High frequency nano electromagnetic self-powered sensor: Concept, modelling and analysis

This paper is allocated to the modelling and analysis of a nano plate self-powered sensor based on the electromagnetic concept. Harvesting energy directly from the environment in nano and micro scales is a promising alternative for batteries in order to provide sustainable power for minuscule devices, and powering tiny sensors. In addition, energy harvesting in high frequency can be utilized for very small mass sensing. The nano scale self-powered sensor, proposed in this paper, consists of a moving miniature permanent magnet mounted on a nanoplate, and a stationary electromagnetic coil.
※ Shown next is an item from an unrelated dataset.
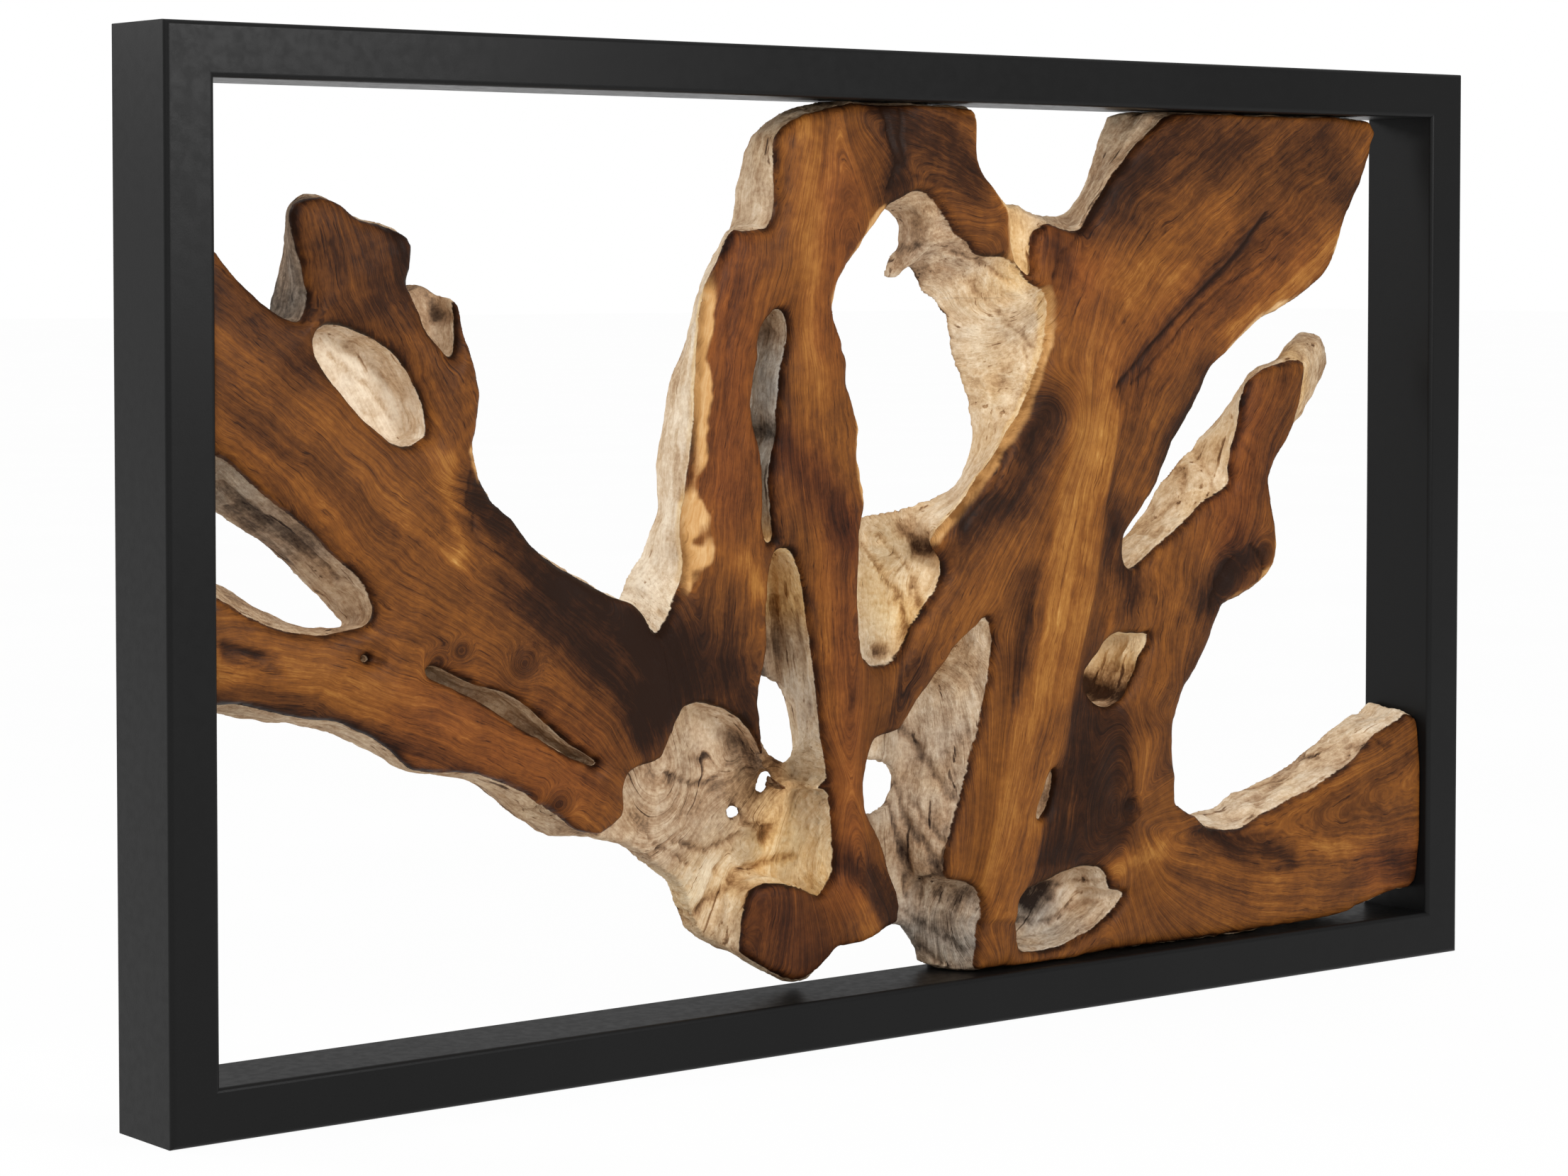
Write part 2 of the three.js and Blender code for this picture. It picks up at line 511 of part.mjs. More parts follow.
// Loose dowels across the joints: middle point, direction in the panel, half length.
const DOWEL_RADIUS = 4;
const DOWELS = [
  { name: 'dowel_left_fork', x: -352, z: -42, dx: 0.75, dz: 0.66, half: 12 },
  { name: 'dowel_trunk_branch', x: -166, z: -70, dx: 1, dz: 0.15, half: 20 },
  { name: 'dowel_arch_trunk', x: 0, z: 238, dx: 1, dz: 0.2, half: 20 },
  { name: 'dowel_bridge', x: 123, z: 180, dx: 1, dz: 0, half: 14 },
  { name: 'dowel_knob', x: -41, z: -228, dx: 1, dz: 0, half: 15 },
  { name: 'dowel_side_branch', x: 234, z: -102, dx: 0.4, dz: 0.92, half: 15 },
  { name: 'dowel_lower_branch', x: 240, z: -198, dx: 0.4, dz: -0.92, half: 15 },
];
const DOWEL_Y = (ROOT_FRONT + ROOT_BACK) / 2;

function dowelBar({ x, z, dx, dz, half }, radius, extra) {
  const long = Math.hypot(dx, dz);
  const reach = (half + extra) / long;
  const from = [x - dx * reach, DOWEL_Y, z - dz * reach];
  const to = [x + dx * reach, DOWEL_Y, z + dz * reach];
  return barSolid(from, to, radius, 20);
}

for (const dowel of DOWELS) {
  root = root.subtract(dowelBar(dowel, DOWEL_RADIUS + 0.3, 1));
}

// ---------- tabs and screws ----------

const TAB_THICK = 3;
const TAB_BACK = ROOT_BACK + 0.3 + TAB_THICK;
const TAB_REACH = 34;
const TAB_HALF = 21;
const SCREW_IN = 22;
const SCREW_HALF_SPACING = 11;
const SCREW_RADIUS = 2;
const SCREW_LONG = 26;

// Place along the frame's inner edge; "turn" brings the tab's reach (+Z) towards the middle.
const TABS = [
  { name: 'left_upper', x: -INNER_X, z: 122, turn: 90 },
  { name: 'left_lower', x: -INNER_X, z: -40, turn: 90 },
  { name: 'top_arch', x: 42, z: INNER_Z, turn: 180 },
  { name: 'top_right', x: 322, z: INNER_Z, turn: 180 },
  { name: 'right_lower', x: INNER_X, z: -196, turn: -90 },
  { name: 'bottom_ridge', x: 92, z: -INNER_Z, turn: 0 },
  { name: 'bottom_right', x: 330, z: -INNER_Z, turn: 0 },
];

function tabSolid() {
  const shape = new THREE.Shape();
  shape.moveTo(-TAB_HALF, JOIN_GAP);
  shape.lineTo(TAB_HALF, JOIN_GAP);
  shape.lineTo(TAB_HALF, TAB_REACH - 6);
  shape.absarc(TAB_HALF - 6, TAB_REACH - 6, 6, 0, Math.PI / 2, false);
  shape.lineTo(6 - TAB_HALF, TAB_REACH);
  shape.absarc(6 - TAB_HALF, TAB_REACH - 6, 6, Math.PI / 2, Math.PI, false);
  for (const sign of [-1, 1]) {
    const hole = new THREE.Path();
    hole.absarc(sign * SCREW_HALF_SPACING, SCREW_IN, SCREW_RADIUS + 0.4, 0, Math.PI * 2, true);
    shape.holes.push(hole);
  }
  const plate = new THREE.ExtrudeGeometry(shape, { depth: TAB_THICK, bevelEnabled: false, curveSegments: 6 });
  plate.rotateX(Math.PI / 2);
  plate.translate(0, TAB_BACK, 0);
  return toSolid(plate);
}

// Pan head wood screw with a cross recess, head towards +Y.
function screwSolid() {
  const seat = TAB_BACK + 0.2;
  const profile = [
    [0, seat - SCREW_LONG], [SCREW_RADIUS, seat - SCREW_LONG + 5],
    [SCREW_RADIUS, seat], [4, seat], [4, seat + 0.9], [3.2, seat + 2], [0, seat + 2.4],
  ];
  const screw = new THREE.LatheGeometry(profile.map(([x, y]) => new THREE.Vector2(x, y)), 12);
  const top = seat + 3;
  const cross = boxSolid([-2.1, seat + 1.1, -0.45], [2.1, top, 0.45])
    .add(boxSolid([-0.45, seat + 1.1, -2.1], [0.45, top, 2.1]));
  let solid = toSolid(screw);
  solid = solid.volume() < 0 ? toSolid(screw.scale(-1, 1, 1)) : solid;
  return solid.subtract(cross);
}

const tab = tabSolid();
const screw = screwSolid();
const pilotTop = TAB_BACK;
const pilot = barSolid([0, pilotTop - SCREW_LONG - 1, 0], [0, pilotTop + 1, 0], SCREW_RADIUS + 0.4, 16);

const tabMeshes = [];
for (const { name, x, z, turn } of TABS) {
  const place = (solid) => solid.rotate([0, turn, 0]).translate([x, 0, z]);
  tabMeshes.push([`tab_${name}`, place(tab), black]);
  for (const [label, sign] of [['a', -1], ['b', 1]]) {
    const inTab = (solid) => place(solid.translate([sign * SCREW_HALF_SPACING, 0, SCREW_IN]));
    root = root.subtract(inTab(pilot));
    tabMeshes.push([`screw_${name}_${label}`, inTab(screw), zinc]);
  }
}

// ---------- naming the slices ----------

// One point inside each slice, at mid thickness.
const SLICES = [
  { name: 'root_upper_left', x: -320, z: 30, material: teak },
  { name: 'root_lower_left', x: -400, z: -55, material: teakPale },
  { name: 'root_trunk', x: -110, z: 20, material: teak },
  { name: 'root_arch', x: 40, z: 245, material: teak },
  { name: 'root_knob', x: -80, z: -225, material: teak },
  { name: 'root_right', x: 200, z: 120, material: teakPale },
  { name: 'root_side_branch', x: 300, z: -10, material: teak },
  { name: 'root_lower_right', x: 350, z: -230, material: teakPale },
];

const pieces = root.decompose();
for (const { name, x, z, material } of SLICES) {
  const probe = boxSolid([x - 1, DOWEL_Y - 1, z - 1], [x + 1, DOWEL_Y + 1, z + 1]);
  const piece = pieces.find((solid) => solid.intersect(probe).volume() > 0.1);
  if (!piece) {
    throw new Error(`no slice at ${name}`);
  }
  addMesh(name, toGeometry(piece.simplify(SMOOTHED).translate([0, 0, DROP])), material);
}

for (const dowel of DOWELS) {
  addMesh(dowel.name, toGeometry(dowelBar(dowel, DOWEL_RADIUS, 0).translate([0, 0, DROP])), birch);
}
for (const [name, solid, material] of tabMeshes) {
  addMesh(name, toGeometry(solid.translate([0, 0, DROP])), material);
}

export default part;
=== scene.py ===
"""Looks for the teak root panel: camera, light, carved root slices and materials."""
import json
import math

import bpy
import numpy as np
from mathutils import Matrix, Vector, kdtree

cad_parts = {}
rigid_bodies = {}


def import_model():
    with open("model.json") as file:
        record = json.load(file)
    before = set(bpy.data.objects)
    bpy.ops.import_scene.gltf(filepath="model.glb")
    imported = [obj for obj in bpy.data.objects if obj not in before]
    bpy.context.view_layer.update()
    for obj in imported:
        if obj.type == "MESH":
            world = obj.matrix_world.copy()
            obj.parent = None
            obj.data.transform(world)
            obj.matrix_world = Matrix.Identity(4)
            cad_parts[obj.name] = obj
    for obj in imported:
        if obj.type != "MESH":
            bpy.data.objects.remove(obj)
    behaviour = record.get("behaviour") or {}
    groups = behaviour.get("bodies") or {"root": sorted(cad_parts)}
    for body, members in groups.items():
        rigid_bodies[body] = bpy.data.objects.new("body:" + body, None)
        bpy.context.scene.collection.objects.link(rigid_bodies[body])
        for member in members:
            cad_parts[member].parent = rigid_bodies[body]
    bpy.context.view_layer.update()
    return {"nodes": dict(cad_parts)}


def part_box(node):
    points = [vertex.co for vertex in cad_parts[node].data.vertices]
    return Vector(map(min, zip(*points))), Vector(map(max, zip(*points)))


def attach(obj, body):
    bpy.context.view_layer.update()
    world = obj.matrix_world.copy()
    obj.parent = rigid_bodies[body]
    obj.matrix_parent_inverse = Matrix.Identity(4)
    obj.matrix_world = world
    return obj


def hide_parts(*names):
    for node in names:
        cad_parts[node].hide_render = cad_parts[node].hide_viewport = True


for leftover in list(bpy.data.objects):
    bpy.data.objects.remove(leftover, do_unlink=True)

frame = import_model()
nodes = frame["nodes"]

MM = 0.001
# Places on the panel are written in millimetres from the middle of the frame: x to the right, z up.
MIDDLE_Z = -285
FRONT_Y = -54.0
BACK_Y = -8.0
INNER_X = 470
INNER_Z = 270
FLOOR_Z = MIDDLE_Z - 300.5
VOXEL = 0.00185


def new_object(name, data):
    piece = bpy.data.objects.new(name, data)
    bpy.context.scene.collection.objects.link(piece)
    return piece


# ---------- camera, floor and light ----------

CAMERA_PLACE = (-1.535, -1.9063, -0.1147)
CAMERA_PITCH = 90 - 2.389
CAMERA_TURN = -38.108
CAMERA_LENS = 91.16
CAMERA_SENSOR = 36
CAMERA_SHIFT = -0.0999


def add_camera():
    data = bpy.data.cameras.new("camera")
    camera = new_object("camera", data)
    camera.location = CAMERA_PLACE
    camera.rotation_euler = (math.radians(CAMERA_PITCH), 0, math.radians(CAMERA_TURN))
    data.sensor_fit = "HORIZONTAL"
    data.sensor_width = CAMERA_SENSOR
    data.lens = CAMERA_LENS
    data.shift_y = CAMERA_SHIFT
    bpy.context.scene.camera = camera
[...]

The vibration characteristics of the nano plate is described for cases where the plate is rested on a linear and nonlinear (Winkler) foundation. The vibration equation of the plate is discretized and solved using Galerkin approach. The electromagnetic component is modeled using analytical and finite element approaches to predict induced voltage, regenerated power and electromagnetic damping force. A good agreement is shown between the analytical and finite element models. Using the developed models, the power capacity of the nano device in linear and non-linear cases is investigated under different excitations. The results indicate that the device has a primary resonance frequency of 330 MHz, and for a gap (distance between permanent magnet and coil) of 1.5 nm, the nano device is able to provide 1.7 and 2.24 mW/cm3 for linear and nonlinear cases respectively. At a given excitation condition, the induced voltage and the generated power depends on the mass of the particle, added to nano resonator. Thus, the voltage variation due to added particle, can be used to identify the particle's mass.